### [WHAT IS ASKED]
Repeat exactly the lines from the start of the material below up to and including the "LEVEL_TOP = 300.0" line.
>> START
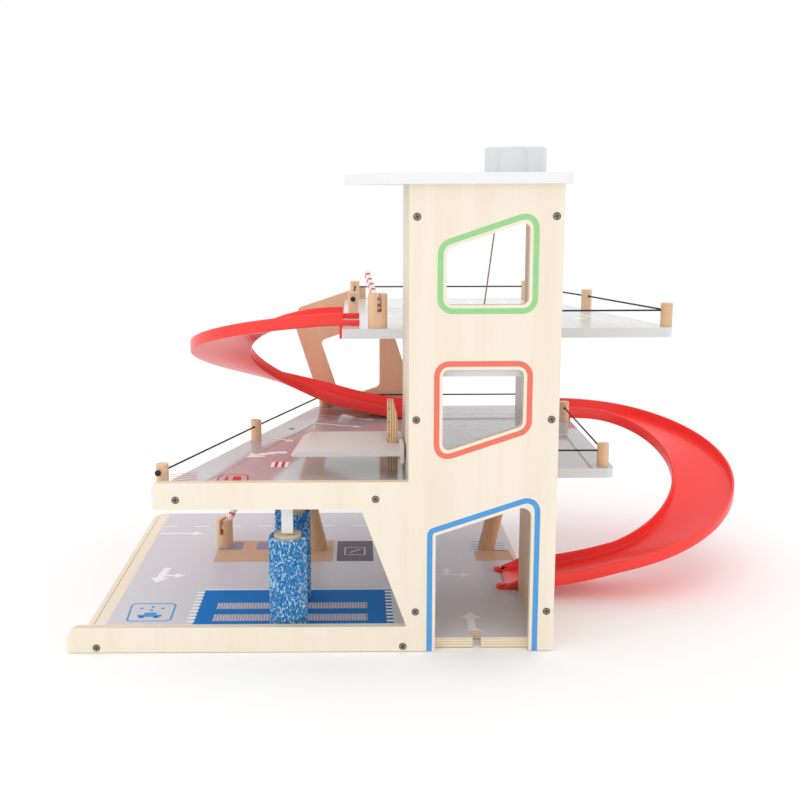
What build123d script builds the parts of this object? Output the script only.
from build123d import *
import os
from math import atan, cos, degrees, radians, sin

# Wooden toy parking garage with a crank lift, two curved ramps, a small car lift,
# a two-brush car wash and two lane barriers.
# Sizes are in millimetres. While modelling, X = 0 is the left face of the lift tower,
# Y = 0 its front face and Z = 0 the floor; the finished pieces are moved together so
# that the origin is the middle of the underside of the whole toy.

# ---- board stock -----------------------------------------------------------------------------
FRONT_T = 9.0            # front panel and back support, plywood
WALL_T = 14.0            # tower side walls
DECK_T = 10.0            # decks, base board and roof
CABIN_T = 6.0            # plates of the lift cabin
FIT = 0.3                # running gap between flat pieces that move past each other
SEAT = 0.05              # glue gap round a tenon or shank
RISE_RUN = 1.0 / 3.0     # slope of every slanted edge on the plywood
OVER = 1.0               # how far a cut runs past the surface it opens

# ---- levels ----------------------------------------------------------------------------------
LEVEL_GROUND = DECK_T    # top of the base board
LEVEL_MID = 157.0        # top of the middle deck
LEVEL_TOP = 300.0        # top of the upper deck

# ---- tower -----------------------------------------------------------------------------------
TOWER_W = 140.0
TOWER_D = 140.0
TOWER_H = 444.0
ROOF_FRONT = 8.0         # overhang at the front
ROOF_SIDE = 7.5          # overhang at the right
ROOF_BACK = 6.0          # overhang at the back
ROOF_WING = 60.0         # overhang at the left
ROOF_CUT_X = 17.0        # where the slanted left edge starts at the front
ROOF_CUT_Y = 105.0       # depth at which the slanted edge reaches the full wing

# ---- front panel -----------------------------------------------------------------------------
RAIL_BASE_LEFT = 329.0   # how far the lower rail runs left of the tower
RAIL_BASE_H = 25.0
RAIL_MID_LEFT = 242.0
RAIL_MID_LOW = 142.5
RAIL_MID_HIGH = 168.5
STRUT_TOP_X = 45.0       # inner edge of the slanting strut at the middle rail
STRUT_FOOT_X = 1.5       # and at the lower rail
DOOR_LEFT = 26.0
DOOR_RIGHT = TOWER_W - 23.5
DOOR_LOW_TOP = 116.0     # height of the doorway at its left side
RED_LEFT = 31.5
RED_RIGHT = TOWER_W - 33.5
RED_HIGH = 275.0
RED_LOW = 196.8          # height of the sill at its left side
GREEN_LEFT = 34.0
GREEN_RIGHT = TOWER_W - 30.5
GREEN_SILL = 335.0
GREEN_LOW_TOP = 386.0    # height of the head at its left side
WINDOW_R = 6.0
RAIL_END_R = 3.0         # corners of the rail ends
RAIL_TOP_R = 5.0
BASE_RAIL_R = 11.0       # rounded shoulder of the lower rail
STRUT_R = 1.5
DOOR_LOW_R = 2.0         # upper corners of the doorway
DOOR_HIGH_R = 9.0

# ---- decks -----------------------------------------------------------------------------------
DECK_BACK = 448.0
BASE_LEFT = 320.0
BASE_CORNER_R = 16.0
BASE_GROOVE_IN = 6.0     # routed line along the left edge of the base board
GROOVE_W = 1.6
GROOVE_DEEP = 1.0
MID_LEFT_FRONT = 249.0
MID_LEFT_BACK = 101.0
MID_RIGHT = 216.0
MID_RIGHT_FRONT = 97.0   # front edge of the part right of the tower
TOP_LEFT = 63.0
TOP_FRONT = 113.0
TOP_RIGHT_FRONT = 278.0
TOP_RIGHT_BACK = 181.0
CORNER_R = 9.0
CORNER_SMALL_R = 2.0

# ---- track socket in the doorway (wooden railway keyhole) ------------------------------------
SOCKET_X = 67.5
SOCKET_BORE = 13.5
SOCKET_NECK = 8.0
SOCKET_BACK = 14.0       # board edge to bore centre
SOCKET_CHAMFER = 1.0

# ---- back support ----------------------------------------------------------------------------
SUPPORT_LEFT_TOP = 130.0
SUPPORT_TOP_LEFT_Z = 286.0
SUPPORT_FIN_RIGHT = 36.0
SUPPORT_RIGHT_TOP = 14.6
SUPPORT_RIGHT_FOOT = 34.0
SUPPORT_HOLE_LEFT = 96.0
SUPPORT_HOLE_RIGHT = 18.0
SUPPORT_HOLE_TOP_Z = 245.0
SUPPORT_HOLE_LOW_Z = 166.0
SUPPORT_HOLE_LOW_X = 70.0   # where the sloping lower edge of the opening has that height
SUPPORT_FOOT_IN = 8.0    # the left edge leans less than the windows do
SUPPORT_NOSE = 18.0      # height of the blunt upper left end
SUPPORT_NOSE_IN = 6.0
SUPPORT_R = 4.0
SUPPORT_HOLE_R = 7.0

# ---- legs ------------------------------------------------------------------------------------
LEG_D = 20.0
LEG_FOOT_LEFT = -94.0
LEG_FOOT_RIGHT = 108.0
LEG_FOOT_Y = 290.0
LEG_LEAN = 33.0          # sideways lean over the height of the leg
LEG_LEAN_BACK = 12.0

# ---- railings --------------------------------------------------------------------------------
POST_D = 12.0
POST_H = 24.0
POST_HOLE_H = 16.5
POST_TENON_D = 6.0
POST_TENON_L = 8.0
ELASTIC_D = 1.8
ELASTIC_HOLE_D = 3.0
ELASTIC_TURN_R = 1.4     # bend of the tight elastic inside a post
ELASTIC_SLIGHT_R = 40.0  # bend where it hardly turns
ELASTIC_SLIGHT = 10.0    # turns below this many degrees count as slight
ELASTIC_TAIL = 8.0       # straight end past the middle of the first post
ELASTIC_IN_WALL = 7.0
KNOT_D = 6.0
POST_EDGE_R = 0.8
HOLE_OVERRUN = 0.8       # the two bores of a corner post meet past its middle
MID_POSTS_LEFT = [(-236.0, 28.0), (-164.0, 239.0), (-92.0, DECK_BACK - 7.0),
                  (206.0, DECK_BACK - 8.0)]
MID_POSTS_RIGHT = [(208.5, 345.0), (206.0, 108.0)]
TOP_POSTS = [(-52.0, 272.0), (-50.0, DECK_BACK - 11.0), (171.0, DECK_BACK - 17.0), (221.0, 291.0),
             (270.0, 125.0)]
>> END
### [CORRECT ANSWER]
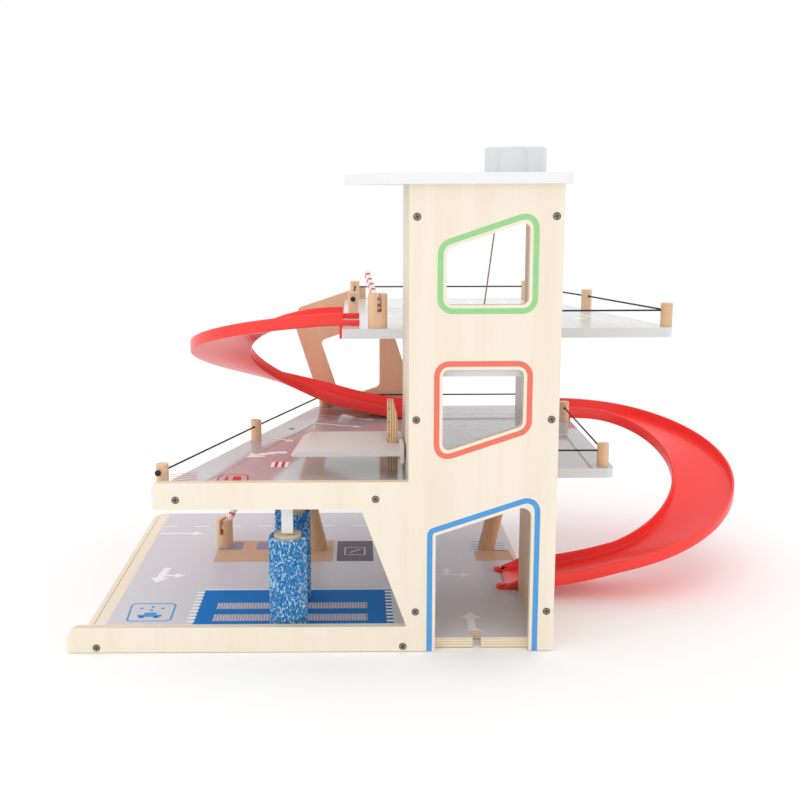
What build123d script builds the parts of this object? Output the script only.
from build123d import *
import os
from math import atan, cos, degrees, radians, sin

# Wooden toy parking garage with a crank lift, two curved ramps, a small car lift,
# a two-brush car wash and two lane barriers.
# Sizes are in millimetres. While modelling, X = 0 is the left face of the lift tower,
# Y = 0 its front face and Z = 0 the floor; the finished pieces are moved together so
# that the origin is the middle of the underside of the whole toy.

# ---- board stock -----------------------------------------------------------------------------
FRONT_T = 9.0            # front panel and back support, plywood
WALL_T = 14.0            # tower side walls
DECK_T = 10.0            # decks, base board and roof
CABIN_T = 6.0            # plates of the lift cabin
FIT = 0.3                # running gap between flat pieces that move past each other
SEAT = 0.05              # glue gap round a tenon or shank
RISE_RUN = 1.0 / 3.0     # slope of every slanted edge on the plywood
OVER = 1.0               # how far a cut runs past the surface it opens

# ---- levels ----------------------------------------------------------------------------------
LEVEL_GROUND = DECK_T    # top of the base board
LEVEL_MID = 157.0        # top of the middle deck
LEVEL_TOP = 300.0        # top of the upper deck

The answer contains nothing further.